_AVAILABLE DATA_
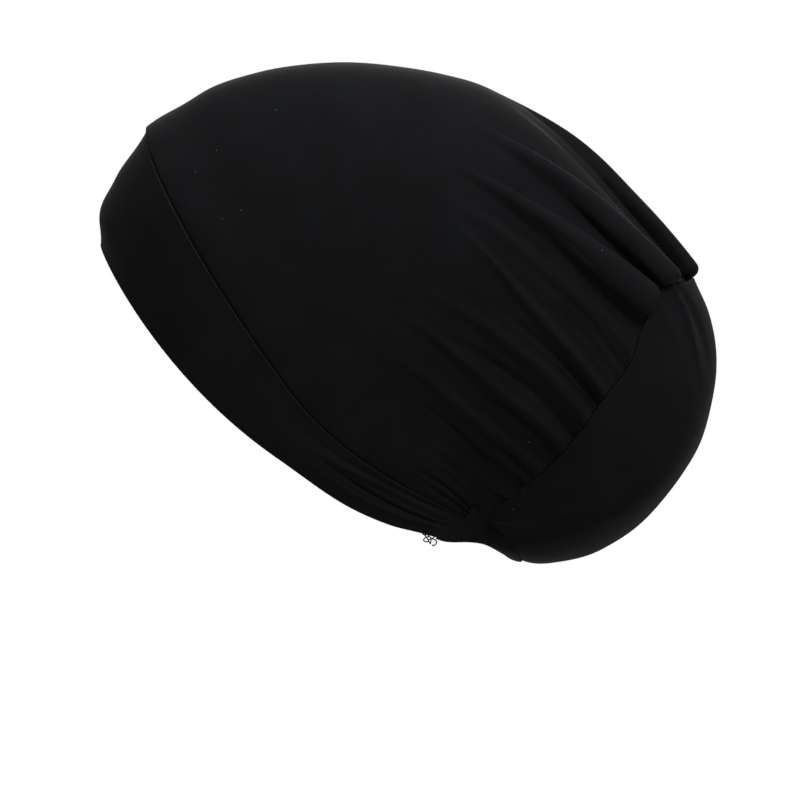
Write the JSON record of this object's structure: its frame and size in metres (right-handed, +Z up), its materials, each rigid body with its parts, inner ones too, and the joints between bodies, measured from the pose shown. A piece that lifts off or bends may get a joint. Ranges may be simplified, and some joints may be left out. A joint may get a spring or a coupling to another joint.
{
  "type": "head wrap",
  "caption": "Stretch jersey head wrap in its worn form, with a doubled front band, a pleated crown, a rounded back panel for the hair and an elastic nape.",
  "frame": {"origin": "where the top of the wearer's head touches the inside of the crown, on the middle plane", "axes": "+Z up with the head upright, +Y to the back of the head, +X to the wearer's left"},
  "size_m": [0.1558, 0.2761, 0.2239],
  "materials": {
    "black_jersey": "matte fine-knit stretch jersey, dyed black, with a slight sheen at grazing angles",
    "elastic_casing": "black jersey puckered over a narrow elastic"
  },
  "bodies": {
    "root": {"front_band": "black_jersey", "crown_panel": "black_jersey", "back_panel": "black_jersey", "nape_casing": "elastic_casing"}
  },
  "joints": []
}
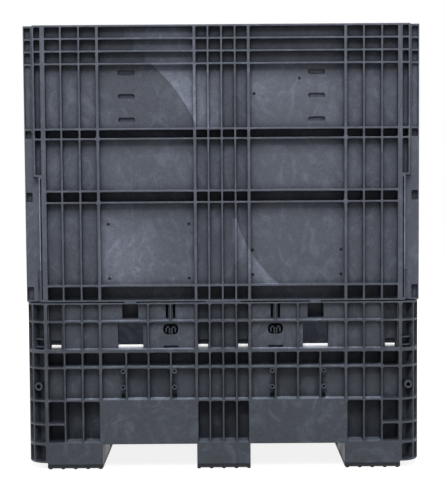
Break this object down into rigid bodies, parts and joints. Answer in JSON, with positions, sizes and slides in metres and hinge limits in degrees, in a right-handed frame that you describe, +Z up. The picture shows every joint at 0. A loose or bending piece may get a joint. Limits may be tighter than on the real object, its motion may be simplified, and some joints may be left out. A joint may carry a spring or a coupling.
{
  "type": "collapsible pallet box",
  "caption": "Collapsible plastic pallet box: ribbed base with fork openings on skids, and ribbed walls hinged on rods that fold down inside the base.",
  "frame": {"origin": "on the floor under the middle of the box", "axes": "+Z up, X across the end walls, Y along the side walls, front end wall faces -Y"},
  "size_m": [1.13, 1.21, 1.27],
  "materials": {
    "box_plastic": "satin moulded polyethylene, dark blue grey",
    "skid_plastic": "satin, near black",
    "rod": "smooth, off white",
    "screw": "plated"
  },
  "bodies": {
    "box": {"base": "box_plastic", "skid_left": "skid_plastic", "skid_centre": "skid_plastic", "skid_right": "skid_plastic", "skid_screw_left_1": "screw", "skid_screw_left_2": "screw", "skid_screw_left_3": "screw", "skid_screw_left_4": "screw", "skid_screw_centre_1": "screw", "skid_screw_centre_2": "screw", "skid_screw_centre_3": "screw", "skid_screw_centre_4": "screw", "skid_screw_right_1": "screw", "skid_screw_right_2": "screw", "skid_screw_right_3": "screw", "skid_screw_right_4": "screw", "left_wall": "box_plastic", "right_wall": "box_plastic", "hinge_rod_front": "rod", "hinge_rod_back": "rod", "hinge_rod_left": "rod", "hinge_rod_right": "rod", "rod_clip_front_a": "box_plastic", "rod_clip_front_b": "box_plastic", "rod_clip_back_a": "box_plastic", "rod_clip_back_b": "box_plastic", "rod_clip_left_a": "box_plastic", "rod_clip_left_b": "box_plastic", "rod_clip_right_a": "box_plastic", "rod_clip_right_b": "box_plastic"},
    "front_wall": {"front_wall": "box_plastic"},
    "back_wall": {"back_wall": "box_plastic"}
  },
  "joints": [
    {"name": "front_wall_fold", "type": "hinge", "parent": "box", "child": "front_wall", "pos_m": [0, -0.571, 0.352], "axis": [-1, 0, 0], "range_deg": [0, 90]},
    {"name": "back_wall_fold", "type": "hinge", "parent": "box", "child": "back_wall", "pos_m": [0, 0.571, 0.308], "axis": [1, 0, 0], "range_deg": [0, 90]}
  ]
}
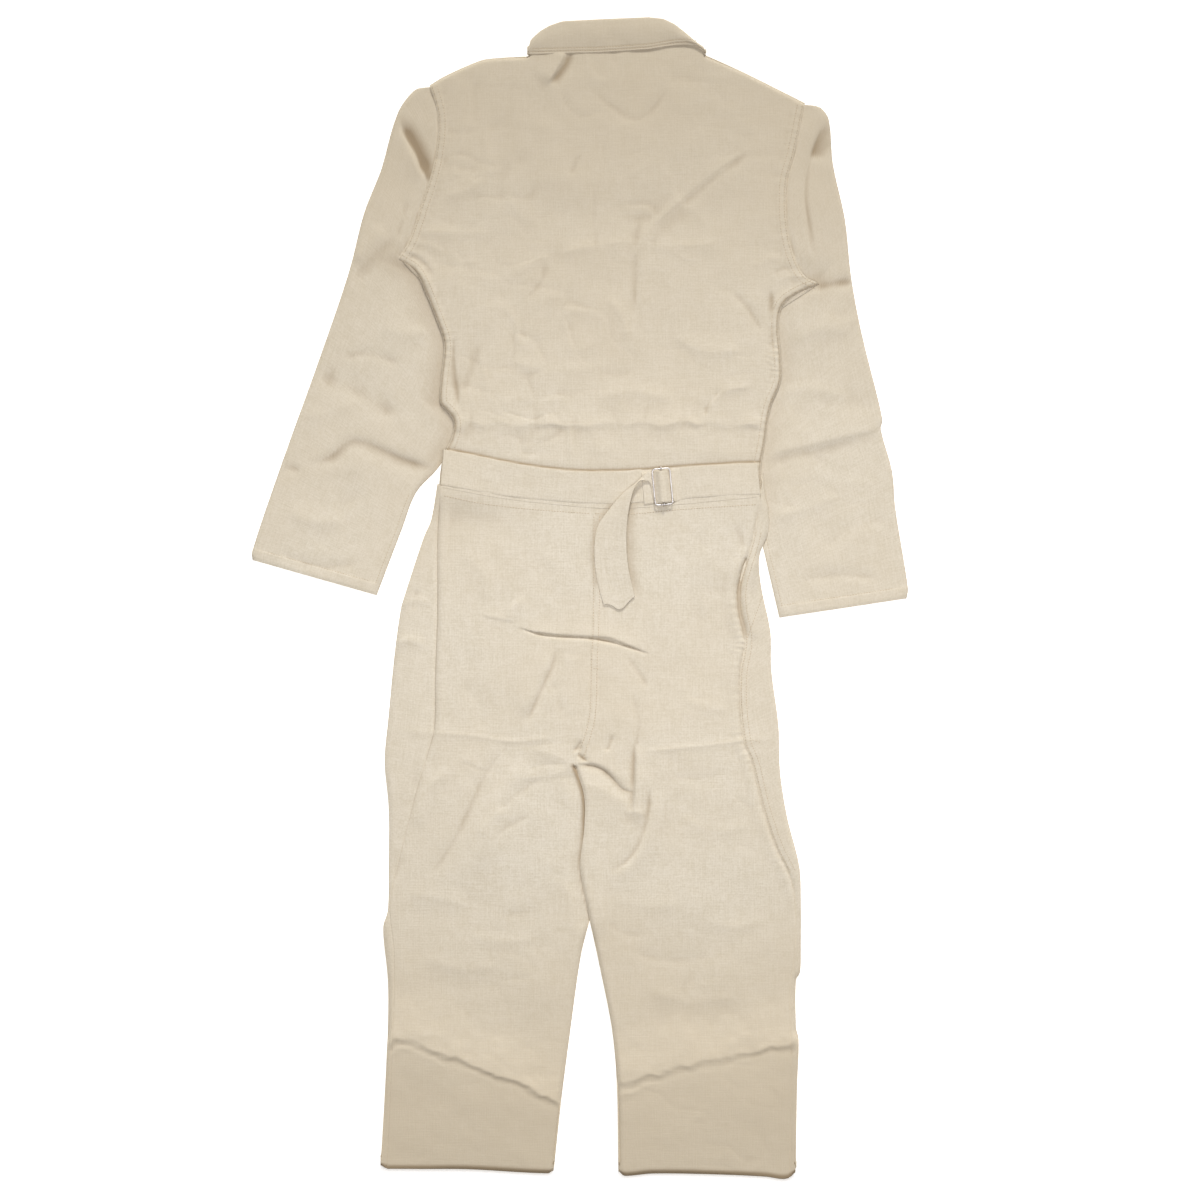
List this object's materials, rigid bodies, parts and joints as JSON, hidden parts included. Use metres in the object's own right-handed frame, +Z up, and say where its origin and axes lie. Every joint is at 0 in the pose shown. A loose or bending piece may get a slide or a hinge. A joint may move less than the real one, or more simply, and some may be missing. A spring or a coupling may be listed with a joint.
{
  "type": "jumpsuit",
  "caption": "Long-sleeved linen jumpsuit with a turned-down collar and a belted back, laid flat face down with its leg ends folded under.",
  "frame": {"origin": "on the surface the garment lies on, under the middle of its outline's box", "axes": "+Y from the leg ends to the collar, +X to the right of the laid garment as seen from above, +Z up out of its back"},
  "size_m": [0.82, 1.4501, 0.0148],
  "materials": {
    "linen": "matt plain-woven linen, cream",
    "steel": "polished silver-coloured wire"
  },
  "bodies": {
    "root": {"back_bodice": "linen", "front_bodice_left": "linen", "front_bodice_right": "linen", "front_placket": "linen", "collar": "linen", "sleeve_left": "linen", "sleeve_right": "linen", "back_leg_left": "linen", "back_leg_right": "linen", "front_leg_left": "linen", "front_leg_right": "linen", "leg_fold_left": "linen", "leg_fold_right": "linen", "belt_left": "linen", "belt_right": "linen", "slider_frame": "steel", "slider_bar": "steel"}
  },
  "joints": []
}
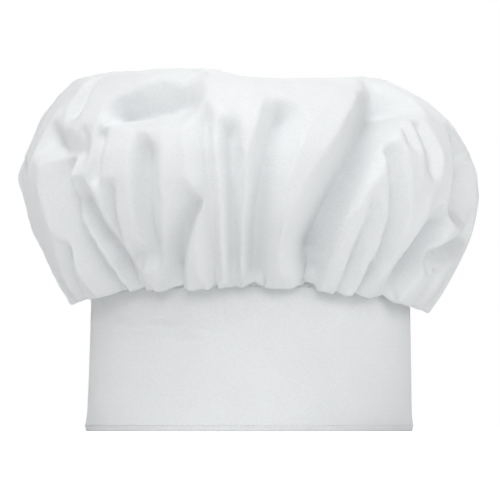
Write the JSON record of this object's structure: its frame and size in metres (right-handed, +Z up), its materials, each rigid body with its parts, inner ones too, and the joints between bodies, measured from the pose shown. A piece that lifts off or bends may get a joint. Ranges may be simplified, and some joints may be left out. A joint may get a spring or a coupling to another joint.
{
  "type": "chef toque",
  "caption": "White cotton chef's hat: a soft gathered crown on a stiffened headband with a hook-and-loop closure tab at the back.",
  "frame": {"origin": "centre of the head opening, in the plane of the headband's bottom edge", "axes": "+Z up along the head opening's axis, -Y the front of the hat, +Y the closure at the back"},
  "size_m": [0.266, 0.266, 0.206],
  "materials": {
    "crown_cloth": "matt white cotton, fine plain weave, softly creased",
    "band_cloth": "matt white cotton, fine plain weave, pressed flat",
    "interlining": "non-woven interlining",
    "thread": "white polyester sewing thread",
    "hook": "white nylon hook tape",
    "loop": "white nylon loop tape, napped",
    "label": "blank satin-woven label"
  },
  "bodies": {
    "band": {"band_outer": "band_cloth", "band_lining": "band_cloth", "band_stiffener": "interlining", "gathered_neck": "crown_cloth", "gathering_thread": "thread", "top_edge_stitching": "thread", "hem_stitching": "thread", "underlap_end_stitching": "thread", "loop_tape": "loop", "loop_tape_stitching": "thread", "care_label": "label"},
    "closure_tab": {"tab_outer": "band_cloth", "tab_lining": "band_cloth", "tab_stiffener": "interlining", "tab_edge_stitching": "thread", "hook_tape": "hook", "hook_tape_stitching": "thread"},
    "crown": {"crown": "crown_cloth"}
  },
  "joints": [
    {"name": "closure_open", "type": "hinge", "parent": "band", "child": "closure_tab", "pos_m": [0.03495, 0.08704, 0.04], "axis": [0, 0, -1], "range_deg": [0, 75]},
    {"name": "crown_lean", "type": "hinge", "parent": "band", "child": "crown", "pos_m": [0, 0, 0.08], "axis": [0, 1, 0], "range_deg": [-12, 12], "stiffness_Nm_per_rad": 0.12}
  ]
}
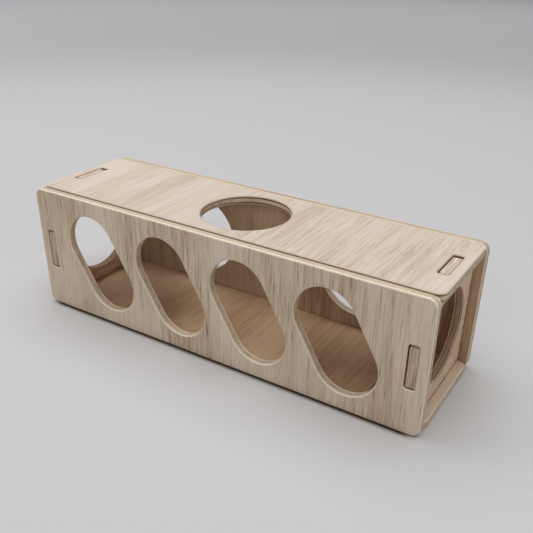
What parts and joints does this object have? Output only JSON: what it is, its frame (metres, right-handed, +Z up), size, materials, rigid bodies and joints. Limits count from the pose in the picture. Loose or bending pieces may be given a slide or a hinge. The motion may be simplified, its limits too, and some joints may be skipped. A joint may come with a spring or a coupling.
{
  "type": "small animal play tunnel",
  "caption": "Rectangular plywood tunnel for a small rodent, held by tabs in slots, with slanted oval openings in front and round openings in the ends, roof and back.",
  "frame": {"origin": "on the ground, under the middle of the tunnel", "axes": "+X along the tunnel to the right as seen from the front, +Y from the front to the back, +Z up"},
  "size_m": [0.3, 0.09, 0.091],
  "materials": {
    "front_panel": "bare three-ply board, finely sanded",
    "back_panel": "bare three-ply board, finely sanded",
    "top_panel": "bare three-ply board, finely sanded",
    "bottom_panel": "bare three-ply board, finely sanded",
    "left_end_frame": "bare three-ply board, finely sanded",
    "right_end_frame": "bare three-ply board, finely sanded"
  },
  "bodies": {
    "root": {"front_panel": "front_panel", "back_panel": "back_panel", "top_panel": "top_panel", "bottom_panel": "bottom_panel", "left_end_frame": "left_end_frame", "right_end_frame": "right_end_frame"}
  },
  "joints": []
}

_TO BE DONE_
Extract every entry above as it appears.

_RESULT_
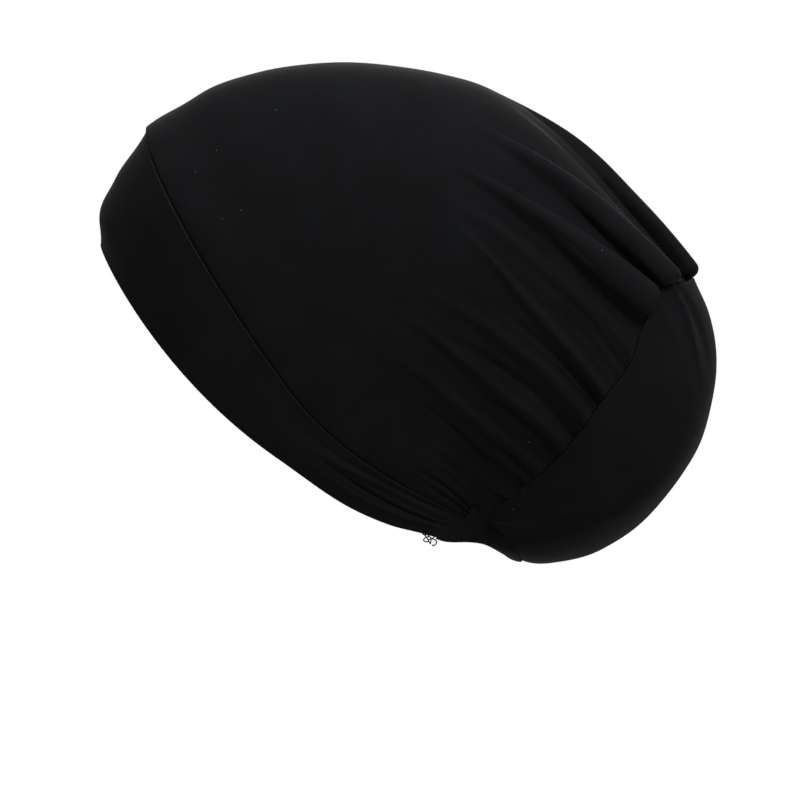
Write the JSON record of this object's structure: its frame and size in metres (right-handed, +Z up), its materials, each rigid body with its parts, inner ones too, and the joints between bodies, measured from the pose shown. A piece that lifts off or bends may get a joint. Ranges may be simplified, and some joints may be left out. A joint may get a spring or a coupling to another joint.
{
  "type": "head wrap",
  "caption": "Stretch jersey head wrap in its worn form, with a doubled front band, a pleated crown, a rounded back panel for the hair and an elastic nape.",
  "frame": {"origin": "where the top of the wearer's head touches the inside of the crown, on the middle plane", "axes": "+Z up with the head upright, +Y to the back of the head, +X to the wearer's left"},
  "size_m": [0.1558, 0.2761, 0.2239],
  "materials": {
    "black_jersey": "matte fine-knit stretch jersey, dyed black, with a slight sheen at grazing angles",
    "elastic_casing": "black jersey puckered over a narrow elastic"
  },
  "bodies": {
    "root": {"front_band": "black_jersey", "crown_panel": "black_jersey", "back_panel": "black_jersey", "nape_casing": "elastic_casing"}
  },
  "joints": []
}
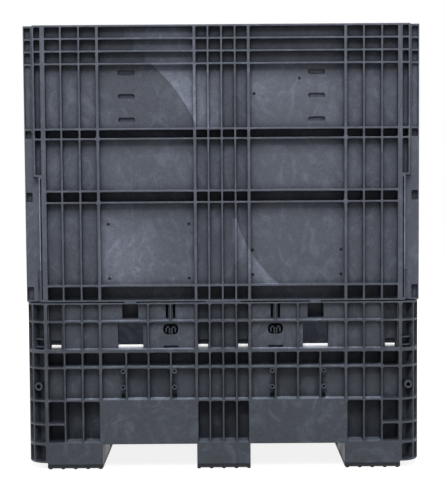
Break this object down into rigid bodies, parts and joints. Answer in JSON, with positions, sizes and slides in metres and hinge limits in degrees, in a right-handed frame that you describe, +Z up. The picture shows every joint at 0. A loose or bending piece may get a joint. Limits may be tighter than on the real object, its motion may be simplified, and some joints may be left out. A joint may carry a spring or a coupling.
{
  "type": "collapsible pallet box",
  "caption": "Collapsible plastic pallet box: ribbed base with fork openings on skids, and ribbed walls hinged on rods that fold down inside the base.",
  "frame": {"origin": "on the floor under the middle of the box", "axes": "+Z up, X across the end walls, Y along the side walls, front end wall faces -Y"},
  "size_m": [1.13, 1.21, 1.27],
  "materials": {
    "box_plastic": "satin moulded polyethylene, dark blue grey",
    "skid_plastic": "satin, near black",
    "rod": "smooth, off white",
    "screw": "plated"
  },
  "bodies": {
    "box": {"base": "box_plastic", "skid_left": "skid_plastic", "skid_centre": "skid_plastic", "skid_right": "skid_plastic", "skid_screw_left_1": "screw", "skid_screw_left_2": "screw", "skid_screw_left_3": "screw", "skid_screw_left_4": "screw", "skid_screw_centre_1": "screw", "skid_screw_centre_2": "screw", "skid_screw_centre_3": "screw", "skid_screw_centre_4": "screw", "skid_screw_right_1": "screw", "skid_screw_right_2": "screw", "skid_screw_right_3": "screw", "skid_screw_right_4": "screw", "left_wall": "box_plastic", "right_wall": "box_plastic", "hinge_rod_front": "rod", "hinge_rod_back": "rod", "hinge_rod_left": "rod", "hinge_rod_right": "rod", "rod_clip_front_a": "box_plastic", "rod_clip_front_b": "box_plastic", "rod_clip_back_a": "box_plastic", "rod_clip_back_b": "box_plastic", "rod_clip_left_a": "box_plastic", "rod_clip_left_b": "box_plastic", "rod_clip_right_a": "box_plastic", "rod_clip_right_b": "box_plastic"},
    "front_wall": {"front_wall": "box_plastic"},
    "back_wall": {"back_wall": "box_plastic"}
  },
  "joints": [
    {"name": "front_wall_fold", "type": "hinge", "parent": "box", "child": "front_wall", "pos_m": [0, -0.571, 0.352], "axis": [-1, 0, 0], "range_deg": [0, 90]},
    {"name": "back_wall_fold", "type": "hinge", "parent": "box", "child": "back_wall", "pos_m": [0, 0.571, 0.308], "axis": [1, 0, 0], "range_deg": [0, 90]}
  ]
}
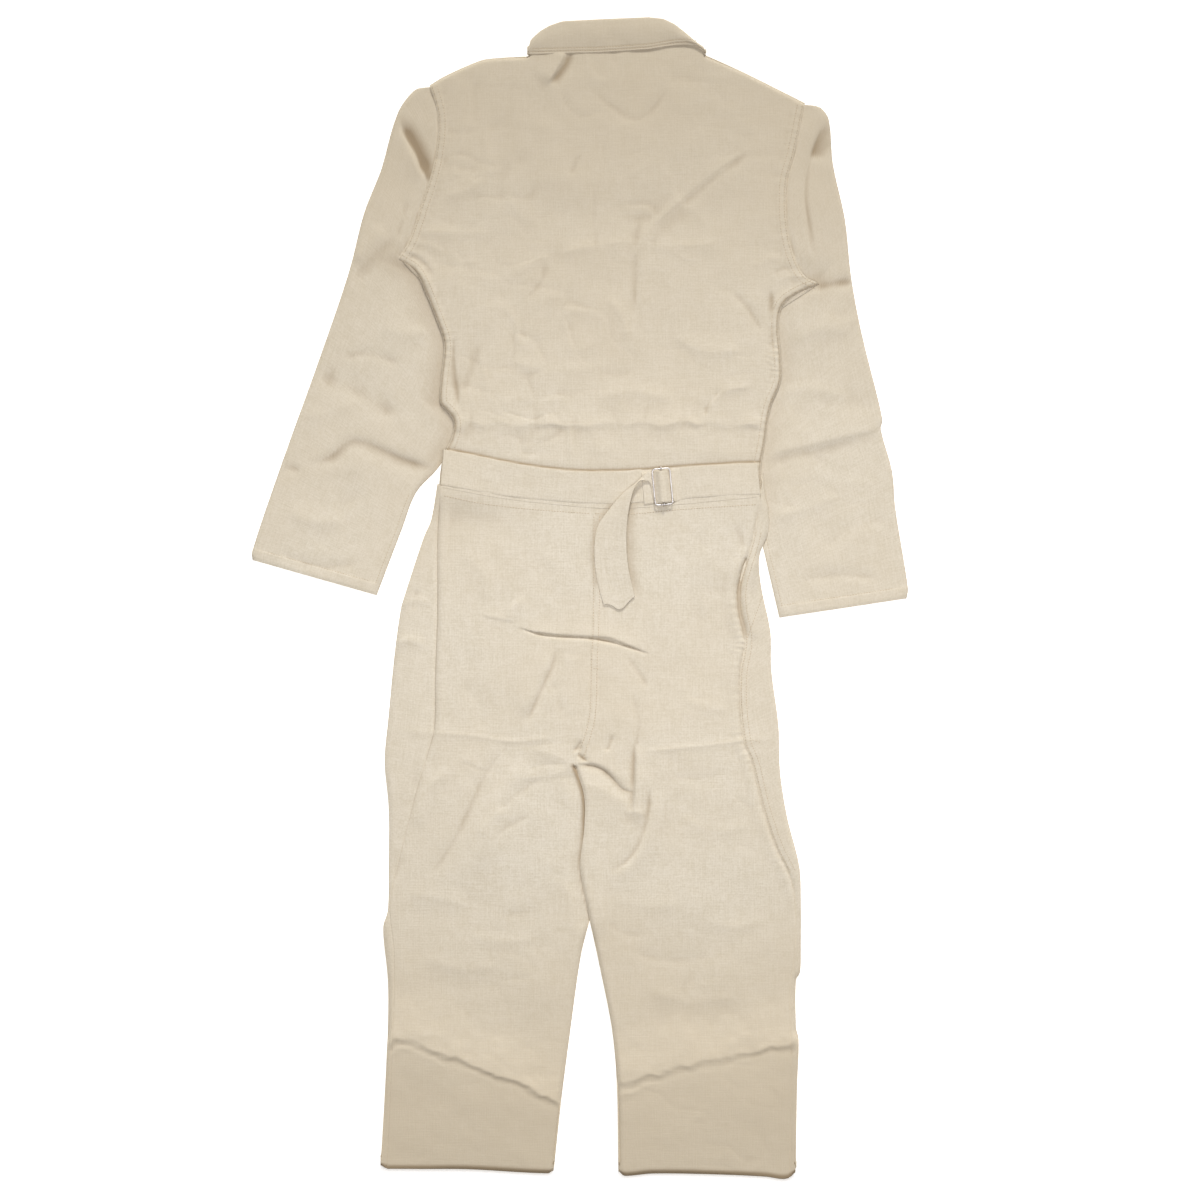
List this object's materials, rigid bodies, parts and joints as JSON, hidden parts included. Use metres in the object's own right-handed frame, +Z up, and say where its origin and axes lie. Every joint is at 0 in the pose shown. A loose or bending piece may get a slide or a hinge. A joint may move less than the real one, or more simply, and some may be missing. A spring or a coupling may be listed with a joint.
{
  "type": "jumpsuit",
  "caption": "Long-sleeved linen jumpsuit with a turned-down collar and a belted back, laid flat face down with its leg ends folded under.",
  "frame": {"origin": "on the surface the garment lies on, under the middle of its outline's box", "axes": "+Y from the leg ends to the collar, +X to the right of the laid garment as seen from above, +Z up out of its back"},
  "size_m": [0.82, 1.4501, 0.0148],
  "materials": {
    "linen": "matt plain-woven linen, cream",
    "steel": "polished silver-coloured wire"
  },
  "bodies": {
    "root": {"back_bodice": "linen", "front_bodice_left": "linen", "front_bodice_right": "linen", "front_placket": "linen", "collar": "linen", "sleeve_left": "linen", "sleeve_right": "linen", "back_leg_left": "linen", "back_leg_right": "linen", "front_leg_left": "linen", "front_leg_right": "linen", "leg_fold_left": "linen", "leg_fold_right": "linen", "belt_left": "linen", "belt_right": "linen", "slider_frame": "steel", "slider_bar": "steel"}
  },
  "joints": []
}
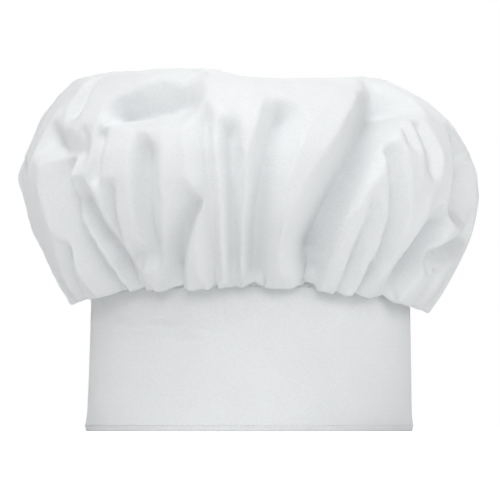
Write the JSON record of this object's structure: its frame and size in metres (right-handed, +Z up), its materials, each rigid body with its parts, inner ones too, and the joints between bodies, measured from the pose shown. A piece that lifts off or bends may get a joint. Ranges may be simplified, and some joints may be left out. A joint may get a spring or a coupling to another joint.
{
  "type": "chef toque",
  "caption": "White cotton chef's hat: a soft gathered crown on a stiffened headband with a hook-and-loop closure tab at the back.",
  "frame": {"origin": "centre of the head opening, in the plane of the headband's bottom edge", "axes": "+Z up along the head opening's axis, -Y the front of the hat, +Y the closure at the back"},
  "size_m": [0.266, 0.266, 0.206],
  "materials": {
    "crown_cloth": "matt white cotton, fine plain weave, softly creased",
    "band_cloth": "matt white cotton, fine plain weave, pressed flat",
    "interlining": "non-woven interlining",
    "thread": "white polyester sewing thread",
    "hook": "white nylon hook tape",
    "loop": "white nylon loop tape, napped",
    "label": "blank satin-woven label"
  },
  "bodies": {
    "band": {"band_outer": "band_cloth", "band_lining": "band_cloth", "band_stiffener": "interlining", "gathered_neck": "crown_cloth", "gathering_thread": "thread", "top_edge_stitching": "thread", "hem_stitching": "thread", "underlap_end_stitching": "thread", "loop_tape": "loop", "loop_tape_stitching": "thread", "care_label": "label"},
    "closure_tab": {"tab_outer": "band_cloth", "tab_lining": "band_cloth", "tab_stiffener": "interlining", "tab_edge_stitching": "thread", "hook_tape": "hook", "hook_tape_stitching": "thread"},
    "crown": {"crown": "crown_cloth"}
  },
  "joints": [
    {"name": "closure_open", "type": "hinge", "parent": "band", "child": "closure_tab", "pos_m": [0.03495, 0.08704, 0.04], "axis": [0, 0, -1], "range_deg": [0, 75]},
    {"name": "crown_lean", "type": "hinge", "parent": "band", "child": "crown", "pos_m": [0, 0, 0.08], "axis": [0, 1, 0], "range_deg": [-12, 12], "stiffness_Nm_per_rad": 0.12}
  ]
}
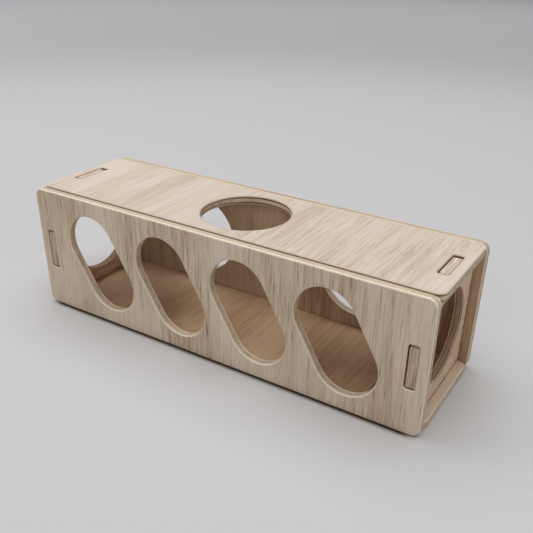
What parts and joints does this object have? Output only JSON: what it is, its frame (metres, right-handed, +Z up), size, materials, rigid bodies and joints. Limits count from the pose in the picture. Loose or bending pieces may be given a slide or a hinge. The motion may be simplified, its limits too, and some joints may be skipped. A joint may come with a spring or a coupling.
{
  "type": "small animal play tunnel",
  "caption": "Rectangular plywood tunnel for a small rodent, held by tabs in slots, with slanted oval openings in front and round openings in the ends, roof and back.",
  "frame": {"origin": "on the ground, under the middle of the tunnel", "axes": "+X along the tunnel to the right as seen from the front, +Y from the front to the back, +Z up"},
  "size_m": [0.3, 0.09, 0.091],
  "materials": {
    "front_panel": "bare three-ply board, finely sanded",
    "back_panel": "bare three-ply board, finely sanded",
    "top_panel": "bare three-ply board, finely sanded",
    "bottom_panel": "bare three-ply board, finely sanded",
    "left_end_frame": "bare three-ply board, finely sanded",
    "right_end_frame": "bare three-ply board, finely sanded"
  },
  "bodies": {
    "root": {"front_panel": "front_panel", "back_panel": "back_panel", "top_panel": "top_panel", "bottom_panel": "bottom_panel", "left_end_frame": "left_end_frame", "right_end_frame": "right_end_frame"}
  },
  "joints": []
}